The penultimate story explores grief, guilt and sexuality all through the neurotic musings of a Catholic. The main character is struggling to come to terms with the loss of her girlfriend Cassandra, who comes back from the grave and appears, rotting away in front of her eyes.
Through the rest of the story we learn that our character has struggled to understand her sexuality. One anecdote sees her hairdresser bemoaning the fact that her friend has “turned gay” and in another she kisses a man and thinks Cassandra won’t care.
Using Catholicism to explore grief and guilt is a great method, executed well. The fact that resurrection is a crucial part of the Catholic doctrine ties the whole story up in a neat little bow. The use of a haunting to explore the guilt and regret the main character associated with her sexuality is a masterstroke. As she reflects upon the mistakes she has made and how she could have done things differently, the rotting corpse of her deceased lover frames each error. This story has one of the most potent messages of the entire collection.
The final story of the collection is the piece which gives the book its name. A couple are stranded on a boat in a dystopian future in which the world has flooded and there is no more land. It doesn’t take a rocket scientist to figure out where Julia Armfield got that idea from, but it is employed superbly. One of the characters is heavily pregnant, meaning that the fight for survival, for food and water is even more desperate.

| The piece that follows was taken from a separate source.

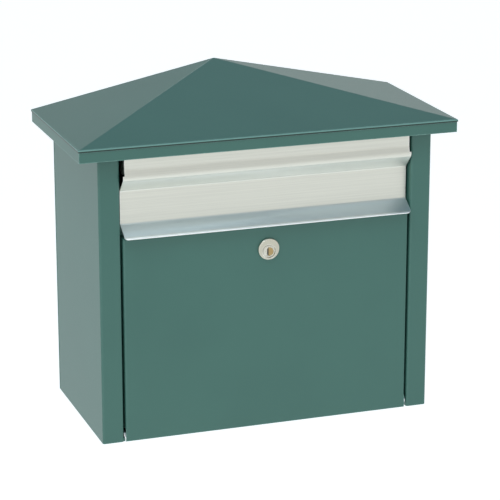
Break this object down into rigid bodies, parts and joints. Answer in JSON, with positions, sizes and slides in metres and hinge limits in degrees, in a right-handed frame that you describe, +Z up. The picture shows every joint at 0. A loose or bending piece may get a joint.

Without spoiling the ending, what I can say is it is horrifying. The story crackles with tension and fear as the couple struggle to accept their situation, to find a reason to survive. The imagery used in the story has stuck with me so vividly since finishing, that whenever I allow my mind to drift, I find myself picturing the couple on their boat, drifting aimlessly, trying to escape their fate. The reluctant mother is a particularly fascinating character. Throughout the story, we find her trying to come to terms with the concept of raising a child, something she had struggled with even prior to the catastrophic events which have transpired. The story ends beautifully and is the perfect way to finish the book.
As I hope is very clear from my breakdown of the stories, I adored this collection. Julia Armfield is a stunning talent and I cannot wait to read more of her work. The only thing stopping the collection from getting five stars is that a couple of the stories slightly, and I cannot emphasise that slightly enough, drop off in terms of the quality. As a whole collection, the exploration of loneliness, isolation, insecurity, sexuality and love is so refreshing and unique. I don’t think I have read anything else quite like it. The mixture of horror, comedy, mystery and so many other genres fused together, make each page a new and exciting adventure. It is a collection I am going to be buying for everyone I know, in order to show them the power and wonder of short stories. I recommend it to you completely and unreservedly.
2 thoughts on “salt slow by Julia Armfield”
Thanks for the in-depth analysis of that collection. Really sounds interesting. I might check it out next time I’m looking for something to read!
Thanks for checking the blog our. The book is well worth a read!